[Records from a collection]
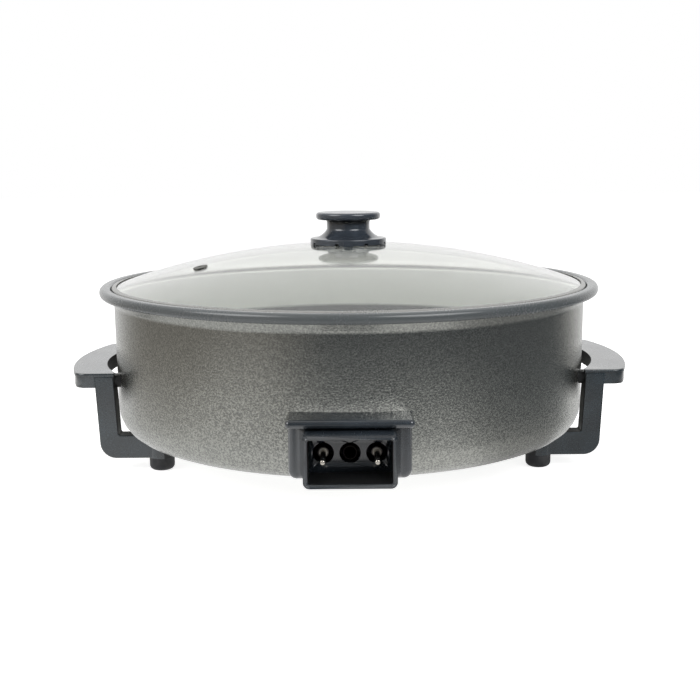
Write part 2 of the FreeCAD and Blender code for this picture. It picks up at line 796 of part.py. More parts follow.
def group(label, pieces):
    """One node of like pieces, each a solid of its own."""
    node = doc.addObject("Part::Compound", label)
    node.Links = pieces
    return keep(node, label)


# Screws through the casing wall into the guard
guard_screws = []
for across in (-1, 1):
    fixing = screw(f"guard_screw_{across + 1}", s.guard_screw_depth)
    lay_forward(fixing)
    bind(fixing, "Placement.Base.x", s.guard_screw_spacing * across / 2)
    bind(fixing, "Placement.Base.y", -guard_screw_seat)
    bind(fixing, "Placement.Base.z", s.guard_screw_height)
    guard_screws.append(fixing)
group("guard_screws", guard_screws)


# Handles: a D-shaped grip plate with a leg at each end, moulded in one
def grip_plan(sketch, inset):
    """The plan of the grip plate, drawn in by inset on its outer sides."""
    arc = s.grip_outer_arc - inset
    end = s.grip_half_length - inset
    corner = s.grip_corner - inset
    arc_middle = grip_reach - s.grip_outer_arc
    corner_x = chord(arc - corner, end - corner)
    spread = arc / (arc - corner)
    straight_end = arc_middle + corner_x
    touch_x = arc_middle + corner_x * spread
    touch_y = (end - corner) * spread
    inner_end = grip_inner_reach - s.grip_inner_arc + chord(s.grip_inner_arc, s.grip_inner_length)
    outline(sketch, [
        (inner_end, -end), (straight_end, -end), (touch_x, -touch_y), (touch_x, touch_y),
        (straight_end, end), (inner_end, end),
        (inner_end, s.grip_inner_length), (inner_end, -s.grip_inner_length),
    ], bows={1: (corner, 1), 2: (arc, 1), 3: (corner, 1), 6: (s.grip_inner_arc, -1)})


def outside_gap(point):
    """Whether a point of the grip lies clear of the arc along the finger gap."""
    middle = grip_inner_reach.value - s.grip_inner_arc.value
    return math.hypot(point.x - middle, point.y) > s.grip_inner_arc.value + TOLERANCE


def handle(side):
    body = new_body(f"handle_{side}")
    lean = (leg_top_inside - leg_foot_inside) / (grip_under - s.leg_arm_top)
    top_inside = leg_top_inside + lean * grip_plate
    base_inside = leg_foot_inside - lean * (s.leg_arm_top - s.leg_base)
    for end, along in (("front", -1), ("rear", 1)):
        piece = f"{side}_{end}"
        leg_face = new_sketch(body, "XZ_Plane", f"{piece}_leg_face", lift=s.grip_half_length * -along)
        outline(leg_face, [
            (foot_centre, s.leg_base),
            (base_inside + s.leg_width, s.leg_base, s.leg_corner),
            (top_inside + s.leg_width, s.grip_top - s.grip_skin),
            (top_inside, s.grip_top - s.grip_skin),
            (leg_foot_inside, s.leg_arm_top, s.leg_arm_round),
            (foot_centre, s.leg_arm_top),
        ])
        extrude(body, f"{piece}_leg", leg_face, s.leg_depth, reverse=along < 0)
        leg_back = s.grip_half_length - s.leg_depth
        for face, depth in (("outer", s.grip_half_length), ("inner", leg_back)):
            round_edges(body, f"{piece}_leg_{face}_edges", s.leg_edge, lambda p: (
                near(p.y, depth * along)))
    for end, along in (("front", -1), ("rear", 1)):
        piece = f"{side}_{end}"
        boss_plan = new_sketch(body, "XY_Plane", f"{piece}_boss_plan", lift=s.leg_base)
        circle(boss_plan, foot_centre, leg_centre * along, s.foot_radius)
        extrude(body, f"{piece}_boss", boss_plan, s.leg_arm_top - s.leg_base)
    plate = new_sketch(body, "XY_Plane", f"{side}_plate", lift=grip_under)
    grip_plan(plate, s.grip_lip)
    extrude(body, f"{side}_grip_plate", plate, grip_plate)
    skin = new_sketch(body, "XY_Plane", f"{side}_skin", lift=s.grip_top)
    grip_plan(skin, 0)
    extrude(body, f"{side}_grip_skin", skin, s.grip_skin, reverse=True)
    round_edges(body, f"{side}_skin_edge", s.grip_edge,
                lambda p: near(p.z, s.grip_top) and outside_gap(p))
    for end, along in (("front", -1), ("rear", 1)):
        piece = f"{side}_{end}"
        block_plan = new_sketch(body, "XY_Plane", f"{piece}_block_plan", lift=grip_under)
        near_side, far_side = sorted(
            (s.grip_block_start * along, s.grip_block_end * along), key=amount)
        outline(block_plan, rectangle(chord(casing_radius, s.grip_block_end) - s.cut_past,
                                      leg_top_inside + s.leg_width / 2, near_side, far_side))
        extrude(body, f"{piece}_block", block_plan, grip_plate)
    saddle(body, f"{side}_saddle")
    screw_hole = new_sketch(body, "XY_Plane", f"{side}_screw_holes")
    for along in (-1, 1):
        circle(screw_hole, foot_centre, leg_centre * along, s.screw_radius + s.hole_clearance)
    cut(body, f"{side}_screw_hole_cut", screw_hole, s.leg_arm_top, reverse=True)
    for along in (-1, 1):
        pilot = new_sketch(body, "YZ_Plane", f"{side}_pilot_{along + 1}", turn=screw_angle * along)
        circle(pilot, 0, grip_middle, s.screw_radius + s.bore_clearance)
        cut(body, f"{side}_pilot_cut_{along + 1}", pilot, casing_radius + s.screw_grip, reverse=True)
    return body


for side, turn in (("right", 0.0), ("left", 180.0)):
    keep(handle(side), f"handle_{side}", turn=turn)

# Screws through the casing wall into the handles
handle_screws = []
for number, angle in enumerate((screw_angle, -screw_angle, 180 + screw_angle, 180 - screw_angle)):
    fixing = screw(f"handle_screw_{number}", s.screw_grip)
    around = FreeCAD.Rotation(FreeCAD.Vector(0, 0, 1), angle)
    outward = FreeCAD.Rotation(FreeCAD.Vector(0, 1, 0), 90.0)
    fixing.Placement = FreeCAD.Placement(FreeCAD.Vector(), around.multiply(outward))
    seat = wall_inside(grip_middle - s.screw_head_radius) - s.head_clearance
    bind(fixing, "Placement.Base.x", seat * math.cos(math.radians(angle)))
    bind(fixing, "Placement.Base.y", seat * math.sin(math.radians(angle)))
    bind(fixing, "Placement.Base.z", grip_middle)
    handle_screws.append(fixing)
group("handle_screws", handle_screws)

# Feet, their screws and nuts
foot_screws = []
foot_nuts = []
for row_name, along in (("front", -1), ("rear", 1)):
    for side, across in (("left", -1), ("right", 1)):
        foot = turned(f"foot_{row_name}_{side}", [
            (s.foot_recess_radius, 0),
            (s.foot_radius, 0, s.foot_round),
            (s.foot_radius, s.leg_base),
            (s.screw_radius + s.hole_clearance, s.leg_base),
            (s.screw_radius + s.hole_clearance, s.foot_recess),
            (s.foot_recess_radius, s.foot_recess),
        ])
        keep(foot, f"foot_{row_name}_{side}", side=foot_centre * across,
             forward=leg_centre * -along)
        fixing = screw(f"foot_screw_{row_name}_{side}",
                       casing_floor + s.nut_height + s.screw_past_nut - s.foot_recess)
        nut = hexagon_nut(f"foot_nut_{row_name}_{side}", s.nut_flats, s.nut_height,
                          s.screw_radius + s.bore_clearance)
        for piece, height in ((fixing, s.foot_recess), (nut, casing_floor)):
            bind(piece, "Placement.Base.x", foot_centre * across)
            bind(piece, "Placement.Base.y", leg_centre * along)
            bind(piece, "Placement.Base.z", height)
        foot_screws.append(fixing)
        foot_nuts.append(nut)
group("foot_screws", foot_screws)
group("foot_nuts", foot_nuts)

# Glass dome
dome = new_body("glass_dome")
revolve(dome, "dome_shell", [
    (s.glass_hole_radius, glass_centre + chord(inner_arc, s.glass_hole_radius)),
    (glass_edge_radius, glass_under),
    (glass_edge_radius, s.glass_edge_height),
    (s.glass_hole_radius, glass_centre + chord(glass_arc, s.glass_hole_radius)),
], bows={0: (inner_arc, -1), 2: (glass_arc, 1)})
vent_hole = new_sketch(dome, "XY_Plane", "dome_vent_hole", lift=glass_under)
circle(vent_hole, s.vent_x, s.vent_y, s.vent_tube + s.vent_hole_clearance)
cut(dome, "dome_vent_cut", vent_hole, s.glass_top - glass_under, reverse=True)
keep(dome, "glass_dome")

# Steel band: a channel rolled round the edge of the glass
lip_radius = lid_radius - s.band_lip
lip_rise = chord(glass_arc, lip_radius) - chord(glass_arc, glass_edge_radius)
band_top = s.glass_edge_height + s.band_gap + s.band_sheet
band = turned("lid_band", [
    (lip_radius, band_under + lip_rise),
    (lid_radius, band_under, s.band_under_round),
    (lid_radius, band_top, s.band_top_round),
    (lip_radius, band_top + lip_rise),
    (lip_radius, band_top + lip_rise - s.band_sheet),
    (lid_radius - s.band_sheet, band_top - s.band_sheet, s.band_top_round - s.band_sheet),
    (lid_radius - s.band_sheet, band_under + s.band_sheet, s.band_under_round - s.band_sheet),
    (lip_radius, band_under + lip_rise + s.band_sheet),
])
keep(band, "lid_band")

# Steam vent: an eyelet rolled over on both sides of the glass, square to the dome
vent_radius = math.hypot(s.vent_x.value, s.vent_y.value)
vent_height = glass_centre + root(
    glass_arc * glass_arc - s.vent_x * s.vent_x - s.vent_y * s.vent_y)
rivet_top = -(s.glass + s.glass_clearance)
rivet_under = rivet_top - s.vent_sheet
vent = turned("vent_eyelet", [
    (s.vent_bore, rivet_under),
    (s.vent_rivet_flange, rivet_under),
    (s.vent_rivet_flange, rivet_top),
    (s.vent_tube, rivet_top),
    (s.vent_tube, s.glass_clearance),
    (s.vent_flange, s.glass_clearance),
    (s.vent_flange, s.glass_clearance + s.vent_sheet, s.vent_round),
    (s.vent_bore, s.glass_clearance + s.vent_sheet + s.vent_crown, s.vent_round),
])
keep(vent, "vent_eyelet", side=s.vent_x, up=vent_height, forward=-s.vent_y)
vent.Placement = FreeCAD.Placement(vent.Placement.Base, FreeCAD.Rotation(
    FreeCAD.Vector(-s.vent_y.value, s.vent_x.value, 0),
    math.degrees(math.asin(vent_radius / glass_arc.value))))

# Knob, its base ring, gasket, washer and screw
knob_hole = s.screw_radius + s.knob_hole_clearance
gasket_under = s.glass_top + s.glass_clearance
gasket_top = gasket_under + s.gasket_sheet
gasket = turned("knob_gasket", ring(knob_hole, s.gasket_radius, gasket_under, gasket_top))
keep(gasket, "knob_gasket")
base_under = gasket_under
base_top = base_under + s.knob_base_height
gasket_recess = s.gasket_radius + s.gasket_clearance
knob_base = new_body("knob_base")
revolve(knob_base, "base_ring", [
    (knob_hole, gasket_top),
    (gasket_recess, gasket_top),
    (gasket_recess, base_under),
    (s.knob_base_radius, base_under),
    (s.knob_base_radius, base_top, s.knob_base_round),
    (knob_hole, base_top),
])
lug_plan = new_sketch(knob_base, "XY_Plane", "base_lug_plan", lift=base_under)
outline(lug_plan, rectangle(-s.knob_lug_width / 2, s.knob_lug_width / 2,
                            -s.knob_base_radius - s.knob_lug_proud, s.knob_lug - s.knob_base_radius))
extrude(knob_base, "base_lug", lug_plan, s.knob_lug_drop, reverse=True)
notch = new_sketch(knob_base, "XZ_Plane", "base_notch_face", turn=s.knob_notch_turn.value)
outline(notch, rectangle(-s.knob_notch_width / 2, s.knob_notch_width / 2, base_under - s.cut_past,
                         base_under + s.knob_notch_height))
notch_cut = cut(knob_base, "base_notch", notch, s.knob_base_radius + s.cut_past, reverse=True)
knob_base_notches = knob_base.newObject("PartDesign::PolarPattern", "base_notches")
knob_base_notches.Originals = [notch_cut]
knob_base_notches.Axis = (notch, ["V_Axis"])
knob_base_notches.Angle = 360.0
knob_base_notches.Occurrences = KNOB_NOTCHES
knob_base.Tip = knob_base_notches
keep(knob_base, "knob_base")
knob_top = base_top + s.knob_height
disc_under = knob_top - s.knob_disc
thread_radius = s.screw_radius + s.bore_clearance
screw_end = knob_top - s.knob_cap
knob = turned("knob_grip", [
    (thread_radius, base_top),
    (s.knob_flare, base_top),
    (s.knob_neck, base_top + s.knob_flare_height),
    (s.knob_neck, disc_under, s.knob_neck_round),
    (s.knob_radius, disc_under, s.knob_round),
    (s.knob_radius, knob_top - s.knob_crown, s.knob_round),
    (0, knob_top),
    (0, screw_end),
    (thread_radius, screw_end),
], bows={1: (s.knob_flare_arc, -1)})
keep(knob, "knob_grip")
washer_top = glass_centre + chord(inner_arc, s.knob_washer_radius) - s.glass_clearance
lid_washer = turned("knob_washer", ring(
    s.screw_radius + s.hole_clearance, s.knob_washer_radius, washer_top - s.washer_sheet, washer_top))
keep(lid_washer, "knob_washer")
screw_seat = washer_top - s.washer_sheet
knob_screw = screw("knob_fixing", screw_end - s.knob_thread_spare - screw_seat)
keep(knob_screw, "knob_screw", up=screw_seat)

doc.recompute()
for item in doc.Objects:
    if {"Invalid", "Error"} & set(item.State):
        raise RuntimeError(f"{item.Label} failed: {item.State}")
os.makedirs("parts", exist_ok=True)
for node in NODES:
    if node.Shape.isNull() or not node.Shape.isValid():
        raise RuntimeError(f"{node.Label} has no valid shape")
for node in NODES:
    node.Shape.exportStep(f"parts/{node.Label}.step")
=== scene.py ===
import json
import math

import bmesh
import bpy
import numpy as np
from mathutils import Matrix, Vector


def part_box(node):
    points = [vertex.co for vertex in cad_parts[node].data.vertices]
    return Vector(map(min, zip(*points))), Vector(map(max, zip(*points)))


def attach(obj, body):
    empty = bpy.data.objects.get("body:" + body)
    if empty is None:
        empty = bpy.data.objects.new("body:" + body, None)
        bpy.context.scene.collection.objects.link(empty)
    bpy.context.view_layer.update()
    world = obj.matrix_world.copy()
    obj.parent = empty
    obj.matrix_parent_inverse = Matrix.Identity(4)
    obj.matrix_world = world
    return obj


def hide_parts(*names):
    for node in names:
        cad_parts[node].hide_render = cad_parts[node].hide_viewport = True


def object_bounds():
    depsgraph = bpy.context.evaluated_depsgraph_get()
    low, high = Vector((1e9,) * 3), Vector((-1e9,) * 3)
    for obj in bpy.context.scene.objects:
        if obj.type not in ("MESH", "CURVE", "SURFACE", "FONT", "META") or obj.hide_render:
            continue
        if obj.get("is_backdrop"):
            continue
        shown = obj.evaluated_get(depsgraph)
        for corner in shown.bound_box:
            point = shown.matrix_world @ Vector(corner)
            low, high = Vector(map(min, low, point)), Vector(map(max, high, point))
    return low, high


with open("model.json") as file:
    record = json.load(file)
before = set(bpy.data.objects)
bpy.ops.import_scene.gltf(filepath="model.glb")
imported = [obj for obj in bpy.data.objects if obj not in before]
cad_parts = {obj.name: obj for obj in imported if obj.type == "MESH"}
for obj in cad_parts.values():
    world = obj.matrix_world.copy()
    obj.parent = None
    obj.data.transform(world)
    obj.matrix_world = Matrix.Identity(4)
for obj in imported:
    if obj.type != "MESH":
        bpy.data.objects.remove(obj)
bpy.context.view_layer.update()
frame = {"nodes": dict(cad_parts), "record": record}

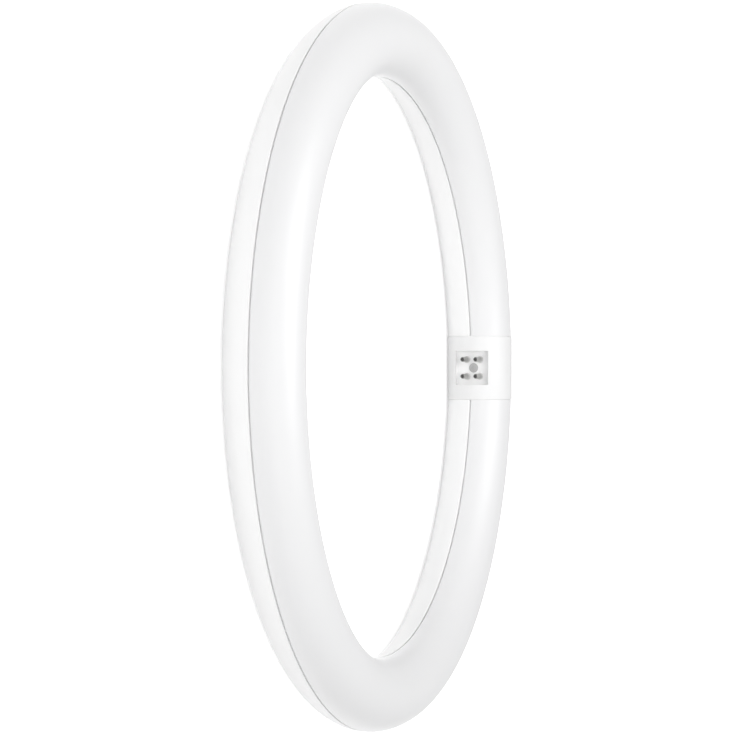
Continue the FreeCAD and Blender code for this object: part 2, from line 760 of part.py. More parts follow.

— WORK TO COMPLETE —
Using the data above, transcribe the lines that run from the line with "s.knob_thread_spare - screw_seat)" to the line with "Vector(map(max, high, point))", both ends kept, and output nothing else.

— WRITTEN ANSWER —
knob_screw = screw("knob_fixing", screw_end - s.knob_thread_spare - screw_seat)
keep(knob_screw, "knob_screw", up=screw_seat)

doc.recompute()
for item in doc.Objects:
    if {"Invalid", "Error"} & set(item.State):
        raise RuntimeError(f"{item.Label} failed: {item.State}")
os.makedirs("parts", exist_ok=True)
for node in NODES:
    if node.Shape.isNull() or not node.Shape.isValid():
        raise RuntimeError(f"{node.Label} has no valid shape")
for node in NODES:
    node.Shape.exportStep(f"parts/{node.Label}.step")
=== scene.py ===
import json
import math

import bmesh
import bpy
import numpy as np
from mathutils import Matrix, Vector


def part_box(node):
    points = [vertex.co for vertex in cad_parts[node].data.vertices]
    return Vector(map(min, zip(*points))), Vector(map(max, zip(*points)))


def attach(obj, body):
    empty = bpy.data.objects.get("body:" + body)
    if empty is None:
        empty = bpy.data.objects.new("body:" + body, None)
        bpy.context.scene.collection.objects.link(empty)
    bpy.context.view_layer.update()
    world = obj.matrix_world.copy()
    obj.parent = empty
    obj.matrix_parent_inverse = Matrix.Identity(4)
    obj.matrix_world = world
    return obj


def hide_parts(*names):
    for node in names:
        cad_parts[node].hide_render = cad_parts[node].hide_viewport = True


def object_bounds():
    depsgraph = bpy.context.evaluated_depsgraph_get()
    low, high = Vector((1e9,) * 3), Vector((-1e9,) * 3)
    for obj in bpy.context.scene.objects:
        if obj.type not in ("MESH", "CURVE", "SURFACE", "FONT", "META") or obj.hide_render:
            continue
        if obj.get("is_backdrop"):
            continue
        shown = obj.evaluated_get(depsgraph)
        for corner in shown.bound_box:
            point = shown.matrix_world @ Vector(corner)
            low, high = Vector(map(min, low, point)), Vector(map(max, high, point))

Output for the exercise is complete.